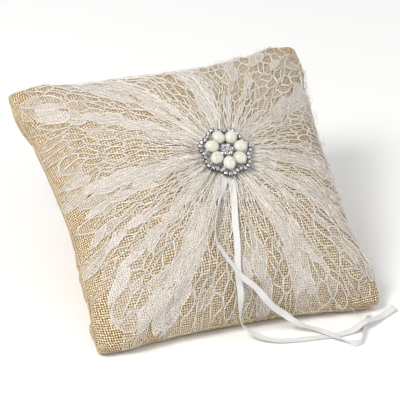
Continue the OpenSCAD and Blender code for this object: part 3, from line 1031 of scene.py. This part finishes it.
def placeMany(shape, places, turns):
    # one shape turned about z by each angle, then moved to each place
    points, faces = shape
    c, s = np.cos(turns)[:, None], np.sin(turns)[:, None]
    x, y, z = points.T
    moved = np.stack([x * c - y * s, x * s + y * c, z + 0 * c], -1) + np.asarray(places)[:, None]
    step = (np.arange(len(places)) * len(points))[:, None, None]
    return moved.reshape(-1, 3), (faces[None] + step).reshape(-1, faces.shape[1])


def circle(angle):
    # points of the unit circle at these angles, z being 0
    return np.stack([np.cos(angle), np.sin(angle), 0 * angle], -1)


def petalFrame(number, ring="pearlRing"):
    # the middle of a petal's arc, or of its pearl's seat a little further in, and the petal's angle
    angle = math.radians(brooch["turn"]) + tau * number / brooch["petals"]
    return np.array([math.cos(angle), math.sin(angle), 0]) * brooch[ring], angle


def arcPlaces(number):
    # the stones of one petal stand on an arc about its pearl
    middle, angle = petalFrame(number)
    count = brooch["arcStones"]
    around = angle + np.radians(brooch["arcStep"]) * (np.arange(count) - (count - 1) / 2)
    return middle + circle(around) * brooch["arcRing"], around


def centrePlaces():
    # one stone in the middle, the others in a ring round it
    b = brooch
    around = np.arange(b["centreStones"]) * tau / b["centreStones"]
    places = np.vstack([[[0, 0, 0]], circle(around) * b["centreRing"]])
    places[:, 2] = b["centreLift"]
    places[0, 2] += b["middleLift"]
    return places, np.concatenate([[0], around])


def cupShape():
    # a cup with a rolled rim and a conical seat
    r, h = brooch["cup"], brooch["cupHigh"]
    return revolve([(r * 0.80, 0), (r * 0.86, h * 0.3), (r * 0.96, h * 0.6), (r, h * 0.88), (r * 0.99, h),
                    (r * 0.93, h * 1.03), (r * 0.86, h * 0.97), (r * 0.4, h * 0.5), (0, h * 0.35)], 20)


def clawShape():
    # a small round-headed prong
    r, h = brooch["claw"], brooch["cupHigh"]
    return revolve([(r, h * 0.4), (r, h * 1.12), (r * 0.8, h * 1.24), (r * 0.4, h * 1.3), (0, h * 1.32)], 8)


def clawPlaces(places, turns):
    # four prongs round each cup, on the diagonals of its own turn
    corner = tau / 8 + np.arange(4) * tau / 4
    angle = turns[:, None] + corner
    return (places[:, None] + circle(angle) * brooch["cup"] * 0.93).reshape(-1, 3), angle.ravel()


def stoneShape():
    # a brilliant: table, star ring, girdle and a pavilion, each ring half a side round from the last
    r, h = brooch["stone"] * 0.93, brooch["cupHigh"]
    return revolve([(0, h + 0.00055), (r * 0.5, h + 0.00055), (r * 0.78, h + 0.00036), (r, h + 0.00004),
                    (r * 0.55, h - 0.0004), (0, h - 0.0008)], 8, (0, 0, 0.5, 0, 0.5, 0))


def barShape(number):
    # a curved rail under the arc's cups, three ribs to the hub and a dish below the pearl
    b = brooch
    middle, angle = petalFrame(number)
    spread = math.radians(b["arcStep"]) * (b["arcStones"] - 1) / 2
    line = middle + circle(angle + np.linspace(-spread, spread, 24)) * b["arcRing"]
    line[:, 2] = 0.0004
    rail = tubes(line[None], (line * 0 + (0, 0, 1))[None], b["rail"], 8, flat=0.55)
    away = np.array(b["ribs"])
    start = middle + circle(angle + away) * b["arcRing"]
    end = circle(angle + away * 0.3) * b["hub"]
    line = start[:, None] + (end - start)[:, None] * np.linspace(0, 1, 8)[:, None]
    line[..., 2] = 0.00025
    ribs = tubes(line, line * 0 + (0, 0, 1), b["rib"], 6, flat=0.5)
    dish = revolve([(0.0008, 0.0002), (0.0025, 0.0003), (0.0030, 0.0007), (0.0032, 0.0011), (0.0030, 0.00125),
                    (0.0023, 0.0009), (0.0012, 0.00055), (0, 0.00045)], 24)
    seat, _ = petalFrame(number, "pearlSeat")
    return joined(rail, ribs, placeMany(dish, [seat], np.array([angle])))


def pearlShape():
    # an egg-like ellipsoid with a slow unevenness, longest along its petal
    b = brooch
    down, around = np.meshgrid(np.linspace(0, math.pi, 20), np.arange(32) * tau / 32, indexing="ij")
    swell = 1 + 0.018 * np.cos(2 * around + 3 * down) + 0.012 * np.cos(3 * around - 2 * down)
    x = np.cos(down) * b["pearlLong"] / 2
    y = np.sin(down) * np.cos(around) * b["pearlWide"] / 2 * swell
    z = np.sin(down) * np.sin(around) * b["pearlWide"] / 2 * b["pearlFlat"] * swell + b["pearlHigh"]
    return np.stack([x, y, z], -1).reshape(-1, 3), gridFaces(20, 32, wrapColumns=True)[:, ::-1]


def silverPaint():
    # bright on top and black where the casting is deep: painted shade in the recesses and painted dark
    # reflection, under a random worn tone
    paint = Paint("silverPlate")
    deep = paint.attribute("deep")
    coords = paint.place()
    wear = paint.noise(coords, 1500.0, 3.0)
    # deep carries the painted shade and painted dark reflection: 0 leaves the silver bright, 1 turns it black
    tone = paint.ramp(deep + (wear - 0.5) * 0.5, (0.25, (0.80, 0.80, 0.82)), (0.5, (0.36, 0.35, 0.36)),
                      (0.8, (0.035, 0.032, 0.034)))
    return paint.surface(Base_Color=tone, Metallic=0.9, Roughness=0.24 + wear * 0.12,
                         Normal=paint.bump(wear, 0.15, 0.00006))


def rhinestonePaint():
    # each facet gets its own random painted brightness, from dark to white, as painted reflection and glint
    paint = Paint("rhinestone")
    spark = paint.attribute("spark")
    tone = paint.ramp(spark, (0.12, (0.05, 0.05, 0.06)), (0.36, (0.34, 0.33, 0.36)),
                      (0.6, (0.72, 0.71, 0.75)), (0.85, (1, 1, 1)))
    # painted glint: the brightest facets glow
    glintGlow = paint.ramp(spark, (0.72, (0, 0, 0)), (0.95, (0.75, 0.75, 0.78)))
    return paint.surface(Base_Color=tone, Metallic=0.35, Roughness=0.07, Coat_Weight=0.8, Coat_Roughness=0.03,
                         Emission_Color=glintGlow, Emission_Strength=0.35)


def pearlPaint():
    # cream with slow clouds under a clear coat
    paint = Paint("pearlLustre")
    coords = paint.place()
    cloud = paint.noise(coords, 170.0, 2.0)
    tone = paint.ramp(cloud, (0.3, (0.56, 0.545, 0.43)), (0.5, (0.66, 0.64, 0.55)), (0.72, (0.73, 0.69, 0.65)))
    return paint.surface(Base_Color=tone, Roughness=0.22, Coat_Weight=0.6, Coat_Roughness=0.08,
                         Sheen_Weight=0.15, Specular_IOR_Level=0.6)


def broochPiece(name, node, shape, paint, slotName, **more):
    points, faces = shape
    finished(seal(makeMesh(name, onBrooch(points), faces, paint, **more)), slotName, node)


def recessShade(points, low, high):
    # painted shade: 1 at the foot of the casting, 0 at its rims
    return 1 - smoothStep(points[:, 2], low, high)


def makeBrooch():
    b = brooch
    rng = np.random.default_rng(b["seed"])
    silver, glass, lustre = silverPaint(), rhinestonePaint(), pearlPaint()
    for number in range(b["petals"]):
        seat, angle = petalFrame(number, "pearlSeat")
        places, turns = arcPlaces(number)
        shape = joined(placeMany(cupShape(), places, turns), barShape(number),
                       placeMany(clawShape(), *clawPlaces(places, turns)))
        far = np.hypot(shape[0][:, 0], shape[0][:, 1])
        # painted shade: the cups' low walls go dark, faintly near the middle and most on the outer arcs
        deep = recessShade(shape[0], 0.0015, 0.0021) * (0.05 + 0.80 * smoothStep(far, 0.0115, 0.0145))
        broochPiece(f"petalFrame{number + 1}", f"petal_frame_{number + 1}", shape, silver, "silver_plate",
                    values={"deep": deep})
        # a random painted glint for each facet
        shape = placeMany(stoneShape(), places, turns + rng.uniform(0, 1, len(turns)))
        broochPiece(f"petalStones{number + 1}", f"petal_stones_{number + 1}", shape, glass, "rhinestone",
                    smooth=False, faceValues={"spark": rng.random(len(shape[1]))})
        shape = placeMany(pearlShape(), [seat], np.array([angle]))
        broochPiece(f"pearl{number + 1}", f"pearl_{number + 1}", shape, lustre, "pearl")
    places, turns = centrePlaces()
    disc = revolve([(0.0012, 0.0019), (0.0040, 0.0020), (0.0043, 0.0024), (0.0042, 0.0029), (0.0030, 0.0031),
                    (0, 0.0033)], 36)
    shape = joined(placeMany(cupShape(), places, turns), disc,
                   placeMany(clawShape(), *clawPlaces(places, turns)))
    lift = b["centreLift"]
    # painted shade under the centre cups' rims, weaker than on the petals
    broochPiece("centreSetting", "centre_setting", shape, silver, "silver_plate",
                values={"deep": 0.35 * recessShade(shape[0], lift + 0.0016, lift + 0.00215)})
    # a random painted glint for each facet
    shape = placeMany(stoneShape(), places, turns)
    broochPiece("centreStones", "centre_stones", shape, glass, "rhinestone", smooth=False,
                faceValues={"spark": rng.random(len(shape[1]))})
    print("brooch made")


makeBrooch()


# plate, post and threads: the ones on the cloth are drawn along its finished surface, the others kept as cut

thread = {
    "radius": 0.0003,
    "seamRadius": 0.00034,
    "stitches": 13,          # that close the bottom seam
    "stitchStep": 0.005,
    "stitchSlant": 0.011,    # half a stitch's run along the seam, as a share of the half side
    "stitchRise": 0.0009,
    "stitchWide": 0.0013,
    "tacks": 8,
    "tackHalf": 0.0015,      # half a tack's length
    "tackRise": 0.0005,
    "rim": 0.955,            # where the tacks lie, as a share of the cloth's half side
    "low": 0.0008,           # least height of a seam thread over the table
}


def threadPaint(name, light, dark):
    # spun thread with a fine mottle
    paint = Paint(name)
    coords = paint.place()
    fine = paint.noise(coords, 2600.0, 2.0)
    return paint.surface(Base_Color=paint.ramp(fine, (0.3, dark), (0.7, light)), Roughness=0.7,
                         Sheen_Weight=0.2, Normal=paint.bump(fine, 0.6, 0.0001))


def platePaint():
    # duller metal than the castings, lightly worn
    paint = Paint("brushedPlate")
    coords = paint.place()
    wear = paint.noise(coords, 900.0, 3.0)
    tone = paint.ramp(wear, (0.3, (0.55, 0.53, 0.50)), (0.7, (0.86, 0.85, 0.83)))
    return paint.surface(Base_Color=tone, Metallic=0.9, Roughness=0.3 + wear * 0.15)


def paintNode(material, slotName, *names):
    # gives kept nodes this material; slotName is not used
    for name in names:
        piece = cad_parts[name]
        piece.data.materials.clear()
        piece.data.materials.append(material)


def seamPoint(s, t):
    # a place in the seam plane, kept off the table
    x, y = plan(s, t)
    place = stand(x, y, 0 * x)
    place[..., 2] = np.maximum(place[..., 2], thread["low"])
    return place


def makeSeamThread(material):
    # one closed loop round the four sides, just proud of the seam
    along = np.linspace(-1, 1, 90)[:-1]
    one = np.ones_like(along)
    s = np.concatenate([along, one, -along, -one])
    t = np.concatenate([-one, along, one, -along])
    line = seamPoint(s * 1.002, t * 1.002)
    away = unit(line - line.mean(0))
    points, faces = tubes(line[None], away[None], thread["seamRadius"], 6, closed=True)
    finished(seal(makeMesh("seamThread", points, faces, material)), "burlap_thread", "seam_thread")


def makeClosingStitches(material):
    # slanted stitches over the middle of the bottom seam
    count = thread["stitches"]
    start = (np.arange(count) - (count - 1) / 2) * thread["stitchStep"] / cushion["half"]
    bend = np.linspace(-1, 1, 9)
    s = start[:, None] + bend * thread["stitchSlant"]
    arch = stand(0 * bend, -thread["stitchRise"] * (1 - bend ** 2), bend * thread["stitchWide"])
    line = seamPoint(s, -1.004 + 0 * s) + arch - stand(0.0, 0.0, 0.0)
    facing = unit(stand(0 * bend, -1 + 0 * bend, 0 * bend) - stand(0.0, 0.0, 0.0))
    points, faces = tubes(line, np.broadcast_to(facing, line.shape), thread["radius"], 6)
    finished(seal(makeMesh("closingStitches", points, faces, material)), "burlap_thread", "closing_stitches")


def makeLaceTacks(material):
    # short stitches that lie along the rim of the lace, which is a square with rounded corners
    angle = np.arange(thread["tacks"])[:, None] * tau / thread["tacks"]
    across, up = np.cos(angle), np.sin(angle)
    rim = thread["rim"] * cushion["cloth"] / roundedSquare(across, up)
    bend = np.linspace(-1, 1, 9)[None]
    aside = bend * thread["tackHalf"]
    x, y = rim * across - aside * up, rim * up + aside * across
    line, facing = lacePoint(x, y, 0.0002 + thread["tackRise"] * (1 - bend ** 2) + 0 * x)
    points, faces = tubes(line, facing, thread["radius"], 6)
    finished(seal(makeMesh("laceTacks", points, faces, material)), "lace_thread", "lace_tacks")


ivoryThread = threadPaint("ivoryThread", (0.86, 0.82, 0.73), (0.62, 0.56, 0.46))
paintNode(platePaint(), "silver_plate", "brooch_base", "centre_post")
paintNode(ivoryThread, "lace_thread", "gather_thread", "brooch_stitches")
makeLaceTacks(ivoryThread)
burlapThread = threadPaint("burlapThread", (0.72, 0.58, 0.38), (0.42, 0.31, 0.17))
makeSeamThread(burlapThread)
makeClosingStitches(burlapThread)
paintNode(satin, "satin", "ribbon_fold")


# floor, light

lighting = {
    "sky": 0.60,
    "lamps": (("key", (-0.9, -0.35, 1.2), 0.5, 16.5, (1.0, 0.985, 0.96)),  # place, size, power, colour
              ("fill", (1.0, -0.9, 0.9), 0.8, 4.6, (1, 1, 1))),
    "floor": 4.0,  # half the floor's side
}


def makeStage():
    paint = Paint("paleFloor")
    coords = paint.place()
    grain = paint.noise(coords, 3.0, 2.0)
    look = paint.surface(Base_Color=paint.ramp(grain, (0.3, (0.93, 0.93, 0.93)), (0.7, (0.95, 0.95, 0.95))),
                         Roughness=0.7)
    corners = np.array([[-1, -1, 0], [1, -1, 0], [1, 1, 0], [-1, 1, 0]]) * lighting["floor"]
    floor = makeMesh("floor", corners, [[0, 1, 2, 3]], look)


def makeLight(name, place, size, power, colour):
    # an area light that looks at the middle of the cushion
    data = bpy.data.lights.new(name, "AREA")
    data.size, data.energy, data.color = size, power, colour
    lamp = bpy.data.objects.new(name, data)
    aim = Vector(view["middle"]) - Vector(place)
    lamp.location = place
    lamp.rotation_euler = aim.to_track_quat("-Z", "Y").to_euler()
    bpy.context.scene.collection.objects.link(lamp)


def makeSky(strength):
    world = bpy.data.worlds.new("softSky")
    world.use_nodes = True
    sky = world.node_tree.nodes["Background"]
    sky.inputs["Color"].default_value = (1, 1, 1, 1)
    sky.inputs["Strength"].default_value = strength
    bpy.context.scene.world = world


makeStage()
makeSky(lighting["sky"])
for lamp in lighting["lamps"]:
    makeLight(*lamp)
bpy.context.scene.view_settings.view_transform = "Standard"
print("stage and lights made")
*****
[REQUIREMENTS]: Beginning at the top of the data, please return every line until and including the line containing "(r * 0.93, h", copied exactly, and nothing past it.

[FINAL RESULT]:
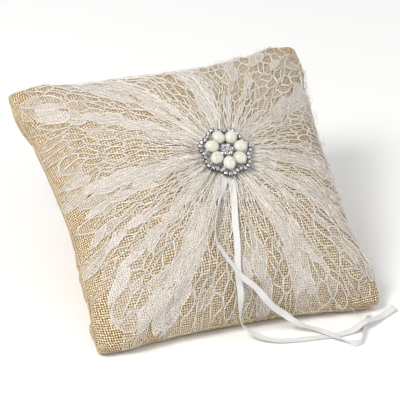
Continue the OpenSCAD and Blender code for this object: part 3, from line 1031 of scene.py. This part finishes it.
def placeMany(shape, places, turns):
    # one shape turned about z by each angle, then moved to each place
    points, faces = shape
    c, s = np.cos(turns)[:, None], np.sin(turns)[:, None]
    x, y, z = points.T
    moved = np.stack([x * c - y * s, x * s + y * c, z + 0 * c], -1) + np.asarray(places)[:, None]
    step = (np.arange(len(places)) * len(points))[:, None, None]
    return moved.reshape(-1, 3), (faces[None] + step).reshape(-1, faces.shape[1])


def circle(angle):
    # points of the unit circle at these angles, z being 0
    return np.stack([np.cos(angle), np.sin(angle), 0 * angle], -1)


def petalFrame(number, ring="pearlRing"):
    # the middle of a petal's arc, or of its pearl's seat a little further in, and the petal's angle
    angle = math.radians(brooch["turn"]) + tau * number / brooch["petals"]
    return np.array([math.cos(angle), math.sin(angle), 0]) * brooch[ring], angle


def arcPlaces(number):
    # the stones of one petal stand on an arc about its pearl
    middle, angle = petalFrame(number)
    count = brooch["arcStones"]
    around = angle + np.radians(brooch["arcStep"]) * (np.arange(count) - (count - 1) / 2)
    return middle + circle(around) * brooch["arcRing"], around


def centrePlaces():
    # one stone in the middle, the others in a ring round it
    b = brooch
    around = np.arange(b["centreStones"]) * tau / b["centreStones"]
    places = np.vstack([[[0, 0, 0]], circle(around) * b["centreRing"]])
    places[:, 2] = b["centreLift"]
    places[0, 2] += b["middleLift"]
    return places, np.concatenate([[0], around])


def cupShape():
    # a cup with a rolled rim and a conical seat
    r, h = brooch["cup"], brooch["cupHigh"]
    return revolve([(r * 0.80, 0), (r * 0.86, h * 0.3), (r * 0.96, h * 0.6), (r, h * 0.88), (r * 0.99, h),
                    (r * 0.93, h * 1.03), (r * 0.86, h * 0.97), (r * 0.4, h * 0.5), (0, h * 0.35)], 20)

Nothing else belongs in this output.